Community Pressure and Utility Pressure Are Part of the Same Story
Another reason this topic matters is that power is no longer only an engineering concern. It is becoming a public-facing one. Microsoft’s recent comments also reflect the growing importance of community trust in new data center development. That concern is increasingly tied to electricity prices, environmental effects, and the wider footprint of digital infrastructure.
For operators, this means flexibility is not only useful inside the facility. It also matters outside the facility, because projects are increasingly judged by how responsibly they interact with the grid and the communities around them. A data center that can adapt its load, stage its growth, and avoid unnecessary infrastructure strain may face a different reception than one designed around a rigid assumption of uninterrupted expansion.

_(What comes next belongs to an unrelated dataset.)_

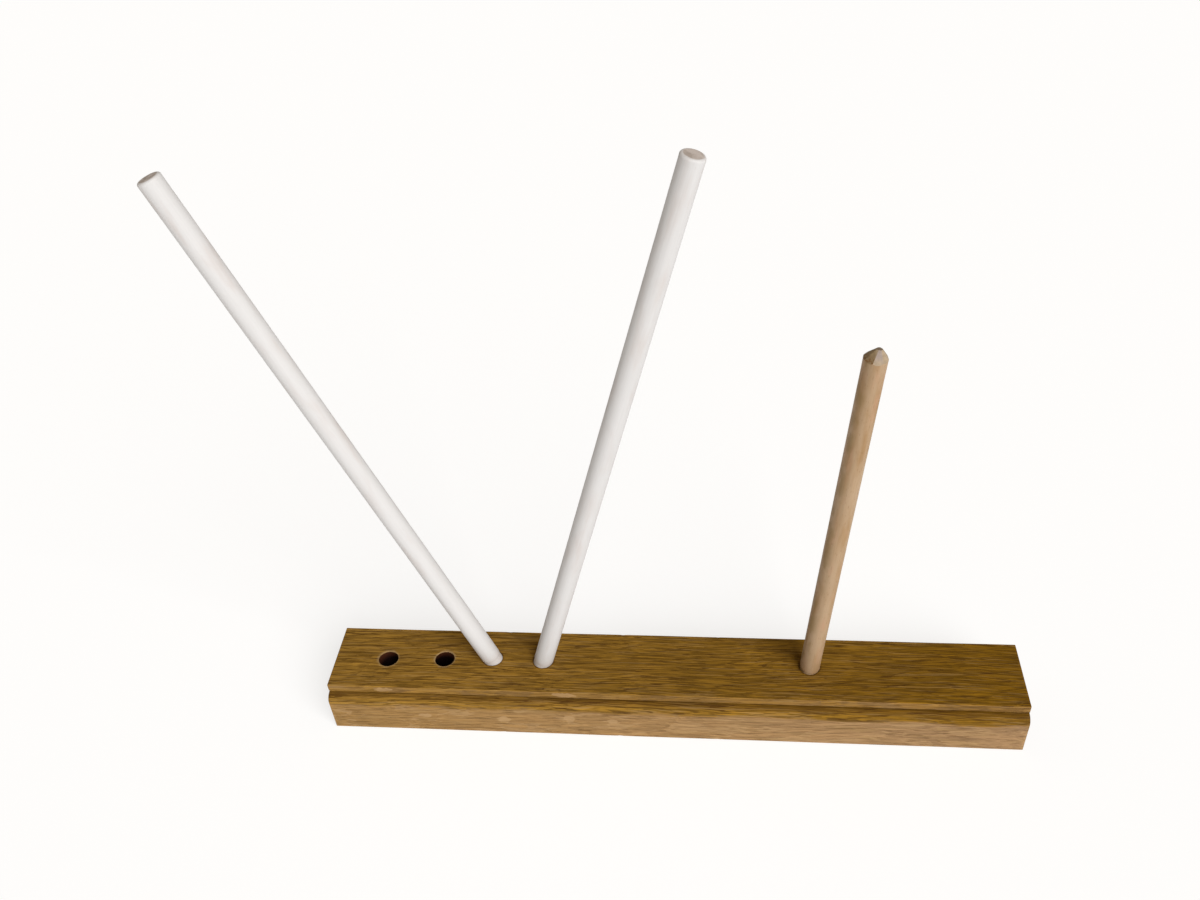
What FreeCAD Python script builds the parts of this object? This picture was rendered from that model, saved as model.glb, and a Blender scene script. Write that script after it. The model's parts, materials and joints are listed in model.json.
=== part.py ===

That broader context reinforces the same planning lesson: the more uncertain the power environment becomes, the more costly rigidity becomes in the physical environment.
Conclusion
In 2026, AI data center growth is still driven by compute demand, but it is being shaped more visibly by power constraints, grid stress, and the operational need for flexibility. That changes the meaning of good infrastructure design. It is no longer enough to build for scale alone. Teams also need to build for staged activation, repeated adjustment, and faster adaptation when external conditions shift.
For network and cabling infrastructure, the practical takeaway is clear. The most useful physical-layer solutions are not simply the ones that support initial deployment. They are the ones that help projects remain orderly, serviceable, and expandable when power availability, rollout timing, or operational priorities change. In a market where certainty is becoming harder to assume, that kind of flexibility is no longer optional.